At Lacock Abbey in Wiltshire, England, in 1978 Neusüss had realized one of his first outdoor photograms, recording on large size black and white paper at night the window that formed the subject of William Henry Fox Talbot's first photographic negative, made there in 1835. 2010 Neusüss reenacted his early project recording the same window in colour on Ilfochrome paper. The work was presented in Shadow Catchers, 13 October 2010 - 20 February 2011 at the Victoria and Albert Museum, London. Curator of the show Martin Barnes described Neusüss' work as "a poetic dialogue between presence and absence".

== Teaching ==
From 1966, Neusüss taught as a freelance lecturer at the Kassel Art College and in 1972 was appointed professor of photography there. In 1972, he founded the college gallery Fotoforum Kassel for conceptual photography, which became one of the most eminente centers for photography organizing exhibitions and symposia on conceptual and experimental photography. Since 2005, the collection of the Fotoforum Kassel is part of the photographic collection of the Stiftung Moritzburg in Halle. Amongst his students were Kazuo Katase, Gerhard Lang, Hermann Stamm, Thomas Bachler, Sabine Große, Jutta Winkelmann, Gisela Getty, Wolfgang Pietrzok, and Brigitte Maria Mayer. In 2002, aged 65, he retired. Neusüss was a full member of the Mitglied im Deutschen Künstlerbund (German Association of Artists).

== Legacy ==
Through this work, Nesüss established himself as one of the leaders in experimental photography. His teaching as Professor of Experimental Photography at the University of Kassel was influential. In the 1980s, Neusüss also experimented with colour photograms and collages which through his teaching at Kassel had an effect on the style of several generations of photographers.
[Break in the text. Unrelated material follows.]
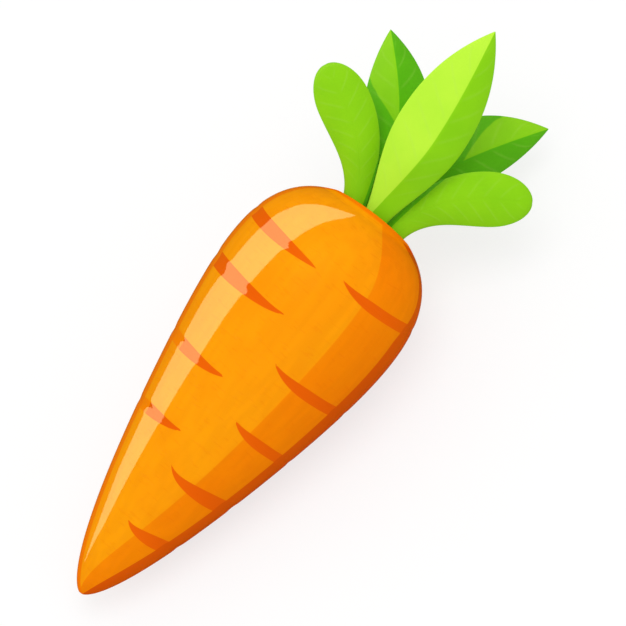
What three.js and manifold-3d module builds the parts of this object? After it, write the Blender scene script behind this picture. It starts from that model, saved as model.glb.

Neusüss died in 2020 and his photograms are currently held in the collections of the Art Institute of Chicago; the Museum of Modern Art in New York; the Getty Museum in Los Angeles; the Los Angeles County Museum of Art; the Victoria and Albert Museum, London; and the Museum of Fine Arts, Houston. There are several monographs published on his work and he produced several textbooks and collections of photograms.

== Exhibitions ==
- 2010: Shadow Catchers, Victoria and Albert Museum, London.
- 2018: Ferner Zeiten Schatten-Fotogramme. Schadow-Haus des Bundestages, Berlin
- 2017: Intent and Gesture: Photograms - Color (1966–2007), solo exhibition, Von Lintel Gallery, Los Angeles
- 2016: Leibniz' Lager, Einzelausstellung, Zentrum für Kunst und Medientechnologie, Karlsruhe
- 2015: Dreams + Photograms, solo exhibition, Von Lintel Gallery, Los Angeles
- 2014: What is a photograph?, January 31-May 4, 2014, International Center of Photography, New York.
- 2012/13: Ancient and Modern, 8 Nov 2012 – 12 Jan 2013, Atlas Gallery, London
- 2012: Traumbilder – Bilderträumer, Frühe Kamerafotografien und Fotoaktionen von Floris Neusüss, Münchner Stadtmuseum
- 2010: Solo Exhibition, 15 Oct – 27 Nov 2010, Atlas Gallery, London
- 2009: Early Works, 13 Jun – 2 Aug 2009, Fondazione Sozzani, Milan
- 2007: Retrospective, 20 Apr – 9 Jun 2007,  Atlas Gallery, London
- 2007: Floris Neusüss Photograms, 27 Apr – 2 Jun 2007,  Atlas Gallery, London
- 2007: Kameralose Fotografie; Fotogramme, 31 Mar – 4 May 2007, Kleinschmidt, Wiesbaden
- 2007: Fotogramme, 3 Feb – 24 Mar 2007, Villa Grisebach Gallery, Germany
- 2005: Vor Troja – Antikenfotogramme, Winckelmann-Museum, Stendal
- 2004: Helden, Herrscher und Passanten, 5 Jun – 8 Aug 2004, Georg Kolbe Museum, Berlin
- 1997: Participation in the 45th annual exhibition of the German Association of Artists in Wismar and Rostock
- 1983: Fotogramme–die lichtreichen Schatten, Fotomuseum des Münchner Stadtmuseums, Kassel.
- 1977: Kunstverein Kassel, Kassel

=== Posthumous ===

- 2021: Floris Neusüss : 50 Years, September 11 – October 27, Von Lintel Gallery, Bergamot Station, Santa Monica, California

== Collections ==

- Art Institute of Chicago
- Houston Museum of Fine Arts
- Getty Museum
- Los Angeles County Museum of Art
- Victoria and Albert Museum, London

== Publications ==
- Neusüss, Floris Michael (1977). "Floris Neusüss Fotografie : 1957-1977"
- Neusüss, Floris Michael (2001). "Körperbilder : fotogramme der sechziger jahre"
- Heyne, Renate (2017). "Leibniz' Lager : eine Sammlungswelt in Fotogrammen = Leibniz' storehouse : photograms of a collected world"
- Neusüss, Floris Michael (1979). "Fotografie als Kunst, Kunst als Fotografie : das Medium Fotografie in d. bildenden Kunst in Europa ab 1968 = Photography as art, art as photography"
- Neusüss, Floris Michael (2000). "ULOs wunderbar : [Hangout für Kunst und Philosophie]"
- Neusüss, Floris Michael (1982). "Photo recycling Photo"
- Cardorff, Peter (1998). "Erotischer Realismus : kleines Manual"
- Heinecken, Robert (1983). "Robert Heinecken, fast easy and fun"
- Neusüss, Floris Michael (1994). "Experimental vision : the evolution of the photogram since 1919"
- Moholy-Nagy, László (2009). "Moholy-Nagy : the photograms : catalogue raisonné"
- Neusüss, Floris Michael, & Schweizerische Stiftung für die Photographie Kunsthaus Zürich;. (1990). Anwesenheit bei Abwesenheit: Fotogramme und die Kunst des 20. Jahrhunderts.
- Neusüss, Floris Michael (1983). Fotogramme–die lichtreichen Schatten, Ausst. Kat. Fotomuseum des Münchner Stadtmuseums, Kassel.